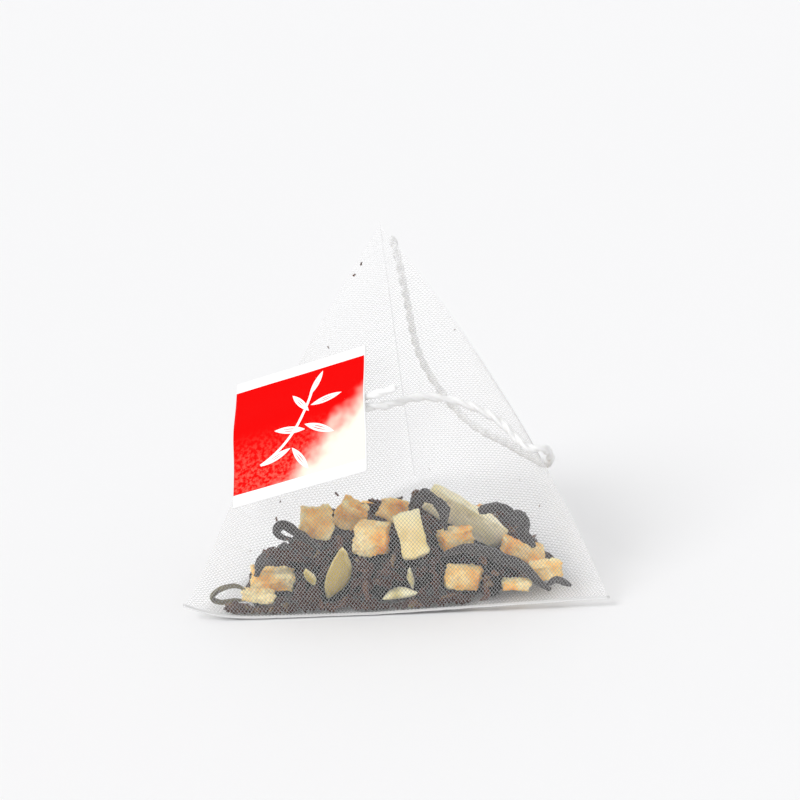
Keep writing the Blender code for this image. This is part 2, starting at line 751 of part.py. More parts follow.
def string_line():
    """The string's route, from the weld at the apex down the back, round the right fold and under the tag."""
    off = STRING_DIAMETER / 2 + STRING_OFF
    behind, before = outward("right", "back", "apex"), outward("left", "right", "apex")
    points = [mixed(right=right, back=back) + behind * (off + lift) for right, back, lift in BACK_RUN]
    points.append(mixed(right=FOLD_RUN[0]) + outward("right", "apex") * (off + FOLD_RUN[1]))
    points += [mixed(left=left, right=right) + before * (off + lift) for left, right, lift in FRONT_RUN]
    under = STRING_DIAMETER / 2 + CLEARANCE + TAG_CARD / 2
    points += [tag_frame() @ Vector((x, y, tag_rise(y) - under)) for x, y in TAG_RUN]
    return smooth_line(points, STRING_STEPS)


def build_string(parts):
    string = build_rod("string", string_line(), STRING_DIAMETER / 2, parts)
    string.data.materials.append(material("cotton", (0.9, 0.88, 0.82), 0.9))
    return string


clear_scene()
tea_bag = new_collection("pyramid_tea_bag")
cutters = new_collection("cutters", helper=True)
build_bag(tea_bag, cutters)
build_tea(tea_bag, cutters)
build_tag(tea_bag)
build_string(tea_bag)
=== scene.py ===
import itertools
import math

import bmesh
import bpy
import numpy as np
from mathutils import Euler, Matrix, Vector
from mathutils.geometry import convex_hull_2d


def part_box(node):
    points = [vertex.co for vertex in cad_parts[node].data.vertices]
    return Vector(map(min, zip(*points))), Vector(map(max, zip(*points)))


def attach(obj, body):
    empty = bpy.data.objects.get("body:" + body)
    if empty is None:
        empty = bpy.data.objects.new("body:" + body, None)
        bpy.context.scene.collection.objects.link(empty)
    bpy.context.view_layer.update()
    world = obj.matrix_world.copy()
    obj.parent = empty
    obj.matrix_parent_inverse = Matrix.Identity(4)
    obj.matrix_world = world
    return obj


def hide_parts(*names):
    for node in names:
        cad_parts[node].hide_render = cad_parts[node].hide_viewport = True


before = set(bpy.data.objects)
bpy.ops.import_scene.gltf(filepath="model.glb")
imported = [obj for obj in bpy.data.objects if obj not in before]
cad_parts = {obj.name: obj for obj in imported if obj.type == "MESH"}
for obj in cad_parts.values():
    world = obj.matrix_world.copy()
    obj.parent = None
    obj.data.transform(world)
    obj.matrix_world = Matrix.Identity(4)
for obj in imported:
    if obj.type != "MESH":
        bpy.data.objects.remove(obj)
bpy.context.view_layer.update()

# Camera: where it looks, how it is turned in degrees, how far off it stands, its lens and film in
# millimetres, and how many pixels its view has each way
LOOK_AT = (0.00153, 0.0, 0.02517)
ELEVATION = 17.04
YAW = -0.99
ROLL = 1.59
DISTANCE = 0.3
LENS = 94.83
FILM = 36
VIEW = 800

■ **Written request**
Copy out all of the data exactly, leaving nothing out.

■ **Task result**
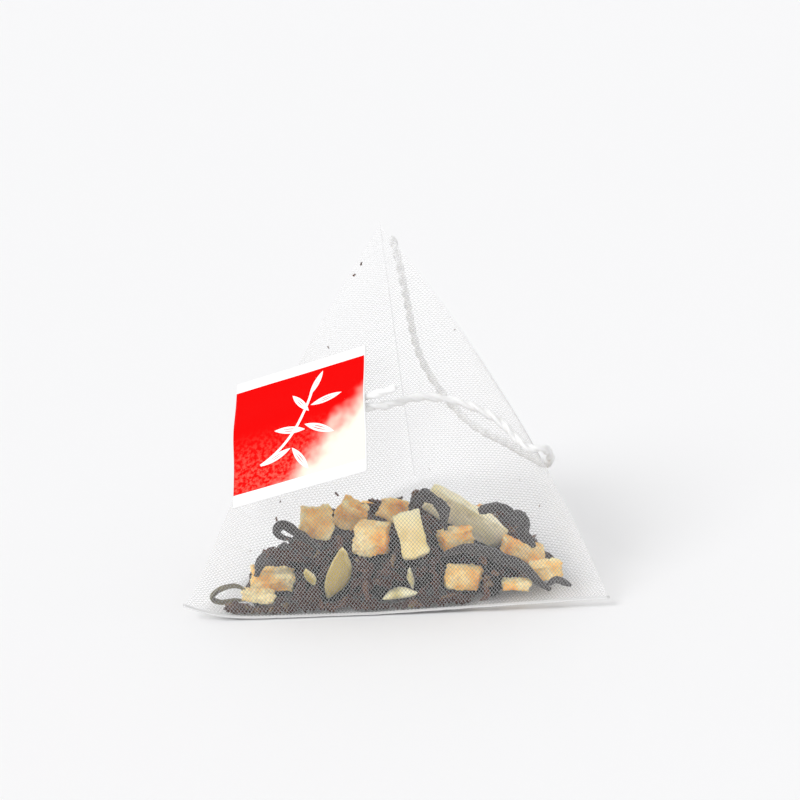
Keep writing the Blender code for this image. This is part 2, starting at line 751 of part.py. More parts follow.
def string_line():
    """The string's route, from the weld at the apex down the back, round the right fold and under the tag."""
    off = STRING_DIAMETER / 2 + STRING_OFF
    behind, before = outward("right", "back", "apex"), outward("left", "right", "apex")
    points = [mixed(right=right, back=back) + behind * (off + lift) for right, back, lift in BACK_RUN]
    points.append(mixed(right=FOLD_RUN[0]) + outward("right", "apex") * (off + FOLD_RUN[1]))
    points += [mixed(left=left, right=right) + before * (off + lift) for left, right, lift in FRONT_RUN]
    under = STRING_DIAMETER / 2 + CLEARANCE + TAG_CARD / 2
    points += [tag_frame() @ Vector((x, y, tag_rise(y) - under)) for x, y in TAG_RUN]
    return smooth_line(points, STRING_STEPS)


def build_string(parts):
    string = build_rod("string", string_line(), STRING_DIAMETER / 2, parts)
    string.data.materials.append(material("cotton", (0.9, 0.88, 0.82), 0.9))
    return string


clear_scene()
tea_bag = new_collection("pyramid_tea_bag")
cutters = new_collection("cutters", helper=True)
build_bag(tea_bag, cutters)
build_tea(tea_bag, cutters)
build_tag(tea_bag)
build_string(tea_bag)
=== scene.py ===
import itertools
import math

import bmesh
import bpy
import numpy as np
from mathutils import Euler, Matrix, Vector
from mathutils.geometry import convex_hull_2d


def part_box(node):
    points = [vertex.co for vertex in cad_parts[node].data.vertices]
    return Vector(map(min, zip(*points))), Vector(map(max, zip(*points)))


def attach(obj, body):
    empty = bpy.data.objects.get("body:" + body)
    if empty is None:
        empty = bpy.data.objects.new("body:" + body, None)
        bpy.context.scene.collection.objects.link(empty)
    bpy.context.view_layer.update()
    world = obj.matrix_world.copy()
    obj.parent = empty
    obj.matrix_parent_inverse = Matrix.Identity(4)
    obj.matrix_world = world
    return obj


def hide_parts(*names):
    for node in names:
        cad_parts[node].hide_render = cad_parts[node].hide_viewport = True


before = set(bpy.data.objects)
bpy.ops.import_scene.gltf(filepath="model.glb")
imported = [obj for obj in bpy.data.objects if obj not in before]
cad_parts = {obj.name: obj for obj in imported if obj.type == "MESH"}
for obj in cad_parts.values():
    world = obj.matrix_world.copy()
    obj.parent = None
    obj.data.transform(world)
    obj.matrix_world = Matrix.Identity(4)
for obj in imported:
    if obj.type != "MESH":
        bpy.data.objects.remove(obj)
bpy.context.view_layer.update()

# Camera: where it looks, how it is turned in degrees, how far off it stands, its lens and film in
# millimetres, and how many pixels its view has each way
LOOK_AT = (0.00153, 0.0, 0.02517)
ELEVATION = 17.04
YAW = -0.99
ROLL = 1.59
DISTANCE = 0.3
LENS = 94.83
FILM = 36
VIEW = 800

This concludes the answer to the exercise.